[begin Data section]
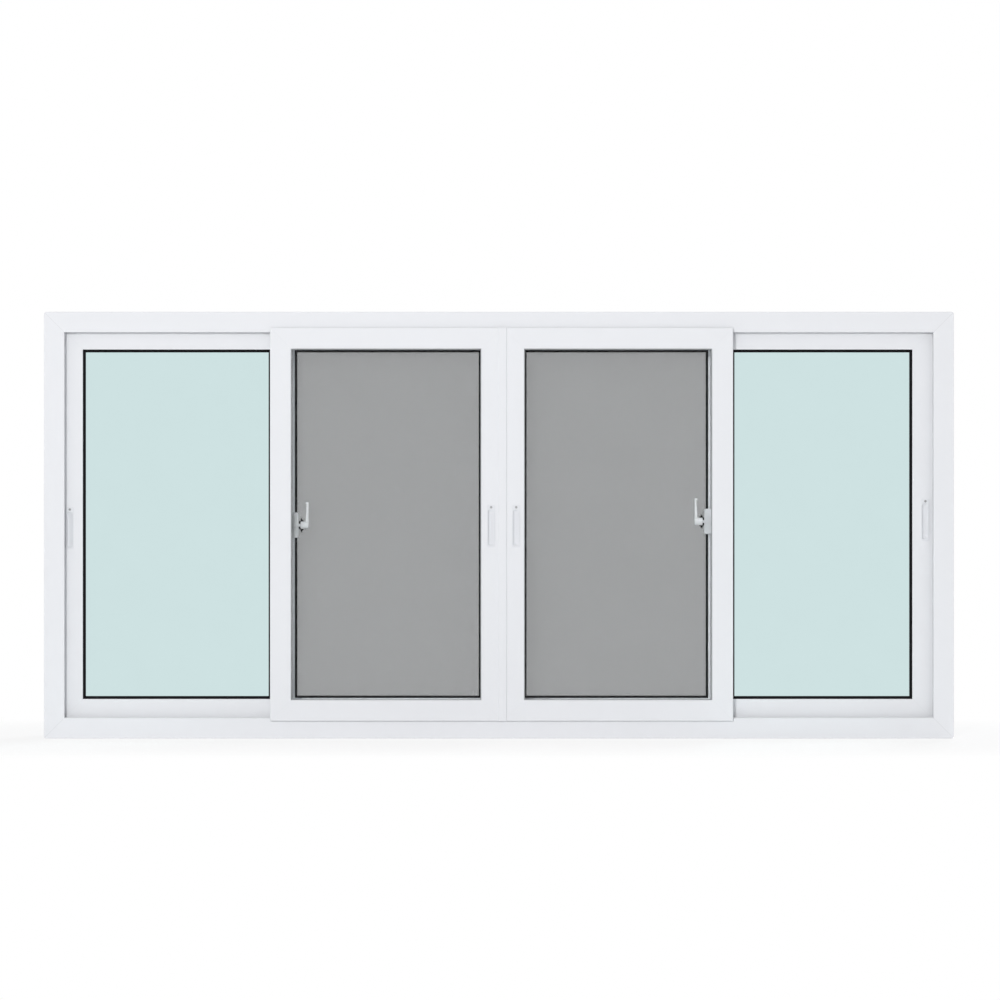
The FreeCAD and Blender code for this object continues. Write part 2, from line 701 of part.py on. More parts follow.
def make_lock(name, stile_x, side, pivot_z):
    """A crescent lock on a meeting stile's side face, and its keeper on the lock stile before it.

    side is the direction from the stile to the window's middle; the other side is a mirror image.
    """
    pieces = {
        "housing": lock_housing(),
        "cam": lock_crescent(),
        "lever": lock_lever(),
        "keeper": lock_keeper(),
    }
    for piece in pieces:
        shape = pieces[piece]
        if side < 0:
            shape = shape.mirror(V(0, 0, 0), V(1, 0, 0))
        shape.translate(V(stile_x, LOCK_PLANE, pivot_z))
        write(name + "_lock_" + piece, [shape])


def roller(x, plane):
    """A roller carriage in a sash's groove, and its wheel on the running strip."""
    half_l = CARRIAGE_LENGTH / 2
    half_w = CARRIAGE_WIDTH / 2
    low = GROOVE_ROOF - CARRIAGE_HEIGHT
    slot_l = WHEEL_RADIUS + WHEEL_POCKET
    slot_w = WHEEL_WIDTH / 2 + WHEEL_SIDE_GAP
    carriage = box(x - half_l, plane - half_w, low, x + half_l, plane + half_w, GROOVE_ROOF)
    slot = box(x - slot_l, plane - slot_w, low - 1, x + slot_l, plane + slot_w, GROOVE_ROOF + 1)
    side = V(x, plane - WHEEL_WIDTH / 2, AXLE_HEIGHT)
    wheel = Part.makeCylinder(WHEEL_RADIUS, WHEEL_WIDTH, side, V(0, 1, 0))
    return [one_solid(carriage.cut(slot)), wheel]


def make_rollers(name, rects, plane):
    """Two rollers under each sash of a track."""
    solids = []
    for rect in rects:
        for x in (rect[0] + CARRIAGE_INSET, rect[2] - CARRIAGE_INSET):
            solids += roller(x, plane)
    write(name, solids)


def screen_outline(face):
    """Section of an insect screen's member, with a ledge for the spline at its inner edge."""
    half = SCREEN_DEPTH / 2
    half_groove = SCREEN_GROOVE_WIDTH / 2
    ledge = -half + MESH_SETBACK
    corners = [
        (0, -half, 0),
        (face, -half, 0),
        (face, ledge, 0),
        (face + SCREEN_LEDGE, ledge, 0),
        (face + SCREEN_LEDGE, half, 0),
        (0, half, 0),
        (0, half_groove, 0),
        (GROOVE_DEPTH, half_groove, 0),
        (GROOVE_DEPTH, -half_groove, 0),
        (0, -half_groove, 0),
    ]
    wall = PROFILE_WALL
    chambers = [(GROOVE_DEPTH + wall, -half + wall, face - wall, half - wall)]
    return corners, chambers


def make_screen(name, rect):
    """An insect screen: two rails, two stiles, mesh, spline and glides, on the indoor track."""
    plane = SCREEN_PLANE
    x0, z0, x1, z1 = rect
    ledge_y = plane - SCREEN_DEPTH / 2 + MESH_SETBACK
    rails = []
    stiles = []
    slots = track_slots(rect, plane, SCREEN_GROOVE_WIDTH)
    reach = (SCREEN_STILE_FACE + SCREEN_LEDGE, SCREEN_RAIL_FACE + SCREEN_LEDGE)
    for side in ("bottom", "top"):
        rails.append(mitred_member(side, rect, plane, screen_outline(SCREEN_RAIL_FACE), reach))
    for side in ("left", "right"):
        stile = mitred_member(side, rect, plane, screen_outline(SCREEN_STILE_FACE), reach)
        stiles.append(one_solid(stile.cut(slots)))
    write(name + "_screen_rails", rails)
    write(name + "_screen_stiles", stiles)
    mesh_front = ledge_y - MESH_THICKNESS
    spline_front = mesh_front - SPLINE_THICKNESS
    x0 = x0 + SCREEN_STILE_FACE + MESH_MARGIN
    x1 = x1 - SCREEN_STILE_FACE - MESH_MARGIN
    z0 = z0 + SCREEN_RAIL_FACE + MESH_MARGIN
    z1 = z1 - SCREEN_RAIL_FACE - MESH_MARGIN
    write(name + "_screen_mesh", [box(x0, mesh_front, z0, x1, ledge_y, z1)])
    spline = box(x0, spline_front, z0, x1, mesh_front, z1)
    inset = SCREEN_LEDGE - MESH_MARGIN
    hole = box(x0 + inset, spline_front - 1, z0 + inset, x1 - inset, ledge_y, z1 - inset)
    return one_solid(spline.cut(hole))


def make_glides(rects):
    """Nylon glides that carry the screens on the indoor running strip."""
    glides = []
    half_l = GLIDE_LENGTH / 2
    low = SCREEN_PLANE - GLIDE_WIDTH / 2
    high = SCREEN_PLANE + GLIDE_WIDTH / 2
    for rect in rects:
        for x in (rect[0] + CARRIAGE_INSET, rect[2] - CARRIAGE_INSET):
            glides.append(box(x - half_l, low, STRIP_TOP, x + half_l, high, GROOVE_ROOF))
    write("screen_glides", glides)


def make_all():
    """Write every sub-part of the window."""
    os.makedirs("parts", exist_ok=True)
    make_frame()
    make_sash(
        "left_outer",
        LEFT_OUTER,
        SECOND_PLANE,
        "left",
        "left",
        OUTER_PULL_INSET,
        LEFT_OUTER_PULL_HEIGHT,
        ("jamb_stile", "meeting_stile"),
    )
    make_sash(
        "right_outer",
        RIGHT_OUTER,
        SECOND_PLANE,
        "right",
        "right",
        OUTER_PULL_INSET,
        RIGHT_OUTER_PULL_HEIGHT,
        ("meeting_stile", "jamb_stile"),
    )
    make_sash(
        "left_middle",
        LEFT_MIDDLE,
        OUTDOOR_PLANE,
        None,
        "right",
        LEFT_MIDDLE_PULL_INSET,
        MIDDLE_PULL_HEIGHT,
        ("lock_stile", "centre_stile"),
    )
    make_sash(
        "right_middle",
        RIGHT_MIDDLE,
        OUTDOOR_PLANE,
        None,
        "left",
        RIGHT_MIDDLE_PULL_INSET,
        MIDDLE_PULL_HEIGHT,
        ("centre_stile", "lock_stile"),
    )
    outer = (LEFT_OUTER, RIGHT_OUTER)
    middle = (LEFT_MIDDLE, RIGHT_MIDDLE)
    make_gaskets("outer_sash_gaskets", outer, SECOND_PLANE, SEAL_SHOWS)
    make_gaskets("middle_sash_gaskets", middle, OUTDOOR_PLANE, MIDDLE_SEAL_SHOWS)
    make_beads("outer_sash_beads", outer, SECOND_PLANE)
    make_beads("middle_sash_beads", middle, OUTDOOR_PLANE)
    make_astragal()
    make_interlocks()
    make_lock("left", LEFT_OUTER[2], 1, LEFT_LOCK_HEIGHT)
    make_lock("right", RIGHT_OUTER[0], -1, RIGHT_LOCK_HEIGHT)
    make_rollers("outer_sash_rollers", outer, SECOND_PLANE)
    make_rollers("middle_sash_rollers", middle, OUTDOOR_PLANE)
    splines = [make_screen("left", LEFT_MIDDLE), make_screen("right", RIGHT_MIDDLE)]
    write("screen_splines", splines)
    make_glides(middle)


make_all()
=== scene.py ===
"""Looks of a white horizontal sliding window: satin profiles, pale green glass, woven insect
screens, black gaskets and crescent locks, on a pale studio floor.

Metres, +Z up, +Y indoors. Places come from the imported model's own boxes.
"""
import json
import math

import bpy
import numpy as np
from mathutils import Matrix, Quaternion, Vector

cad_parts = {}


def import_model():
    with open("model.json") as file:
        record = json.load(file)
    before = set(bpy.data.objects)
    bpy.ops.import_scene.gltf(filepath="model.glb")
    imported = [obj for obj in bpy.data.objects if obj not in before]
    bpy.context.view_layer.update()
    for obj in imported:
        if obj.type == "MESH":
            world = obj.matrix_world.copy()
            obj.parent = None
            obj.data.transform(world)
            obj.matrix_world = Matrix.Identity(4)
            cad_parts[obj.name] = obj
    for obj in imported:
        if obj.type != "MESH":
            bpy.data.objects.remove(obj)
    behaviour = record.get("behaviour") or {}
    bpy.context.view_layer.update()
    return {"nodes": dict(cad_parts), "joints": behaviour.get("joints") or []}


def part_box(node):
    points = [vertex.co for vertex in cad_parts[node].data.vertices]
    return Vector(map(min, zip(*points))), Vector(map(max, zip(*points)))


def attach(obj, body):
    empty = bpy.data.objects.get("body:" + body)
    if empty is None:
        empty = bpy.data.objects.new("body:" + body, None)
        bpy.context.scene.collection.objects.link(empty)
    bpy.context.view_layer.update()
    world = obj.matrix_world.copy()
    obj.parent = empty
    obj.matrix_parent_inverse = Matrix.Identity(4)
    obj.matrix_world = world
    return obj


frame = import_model()

MM = 0.001

# A surface's points are one where they agree to this many decimals of a metre
POINT_DIGITS = 7

# The window's two faces, by their direction along y
OUTDOORS = -1
INDOORS = 1

SASHES = ("left_outer", "right_outer", "left_middle", "right_middle")

# Each lock with the direction along x from its stile to the window's middle
LOCKS = (("left", 1), ("right", -1))

# Camera: level, facing the outdoor side, far away for the photograph's small parallax
CAMERA_X = 0.0029
CAMERA_Z = 0.6287
CAMERA_DISTANCE = 7.2
VIEW_WIDTH = 2.637
SENSOR = 36.0

# Light: an even world, a soft lamp at the upper left behind the camera, and a large one behind
# the window for the indoor side
WORLD_LEVEL = 0.52
WORLD_COLOUR = (0.97, 0.98, 1.0)
KEY_PLACE = (-1.9, -9.0, 2.15)
KEY_SIZE = 0.9
KEY_POWER = 332.0
BACK_PLACE = (2.8, 4.6, 3.8)
BACK_SIZE = 3.0
BACK_POWER = 170.0
LAMP_AIM = (0.0, 0.0, 0.5)

# Floor: its glow is FLOOR_GLOW under the window, and grows to plain white by the squared
# distance from it over FLOOR_FADE
FLOOR_HALF = 12.0
FLOOR_TILES = 8
FLOOR_DROP = 0.5 * MM
FLOOR_GLOW = 0.80
FLOOR_FADE = 1.2
WINDOW_HALF_WIDTH = 1.2
WINDOW_HALF_DEPTH = 0.1

# Colours, as they should read in plain light, apart from the left lock's painted shade
UPVC_WHITE = (0.845, 0.852, 0.874)
PULL_WHITE = (0.80, 0.81, 0.835)
OUTER_PANE = (0.613, 0.756, 0.758)
MIDDLE_PANE = (0.758, 0.771, 0.777)
BLACK = (0.005, 0.005, 0.006)
GREY_RUBBER = (0.40, 0.41, 0.42)
MILL_METAL = (0.78, 0.79, 0.80)
NYLON = (0.72, 0.72, 0.69)
# Lock paints by side: the left lock's are darker than the right's as painted shade, because the
# left lock lies in shade; the right lock's are the paint's own colours
LOCK_GREY_LEFT_PAINTED_SHADE = {"left": (0.56, 0.57, 0.575), "right": (0.72, 0.735, 0.75)}
LEVER_WHITE_LEFT_PAINTED_SHADE = {"left": (0.76, 0.77, 0.78), "right": (0.88, 0.89, 0.90)}
BLACK_STEEL = (0.006, 0.006, 0.0065)
THREAD_DARK = (0.07, 0.07, 0.072)
THREAD_LIGHT = (0.12, 0.12, 0.122)
ZINC = (0.50, 0.50, 0.51)
FLOOR_WHITE = (0.96, 0.96, 0.965)
WHITE = (1.0, 1.0, 1.0)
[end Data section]
Problem details: From the line with "outer, SECOND_PLANE, SEAL_SHOWS)" through the line with "obj.data.transform(world)", set down every line exactly and nothing besides.

Full solution:
    make_gaskets("outer_sash_gaskets", outer, SECOND_PLANE, SEAL_SHOWS)
    make_gaskets("middle_sash_gaskets", middle, OUTDOOR_PLANE, MIDDLE_SEAL_SHOWS)
    make_beads("outer_sash_beads", outer, SECOND_PLANE)
    make_beads("middle_sash_beads", middle, OUTDOOR_PLANE)
    make_astragal()
    make_interlocks()
    make_lock("left", LEFT_OUTER[2], 1, LEFT_LOCK_HEIGHT)
    make_lock("right", RIGHT_OUTER[0], -1, RIGHT_LOCK_HEIGHT)
    make_rollers("outer_sash_rollers", outer, SECOND_PLANE)
    make_rollers("middle_sash_rollers", middle, OUTDOOR_PLANE)
    splines = [make_screen("left", LEFT_MIDDLE), make_screen("right", RIGHT_MIDDLE)]
    write("screen_splines", splines)
    make_glides(middle)


make_all()
=== scene.py ===
"""Looks of a white horizontal sliding window: satin profiles, pale green glass, woven insect
screens, black gaskets and crescent locks, on a pale studio floor.

Metres, +Z up, +Y indoors. Places come from the imported model's own boxes.
"""
import json
import math

import bpy
import numpy as np
from mathutils import Matrix, Quaternion, Vector

cad_parts = {}


def import_model():
    with open("model.json") as file:
        record = json.load(file)
    before = set(bpy.data.objects)
    bpy.ops.import_scene.gltf(filepath="model.glb")
    imported = [obj for obj in bpy.data.objects if obj not in before]
    bpy.context.view_layer.update()
    for obj in imported:
        if obj.type == "MESH":
            world = obj.matrix_world.copy()
            obj.parent = None
            obj.data.transform(world)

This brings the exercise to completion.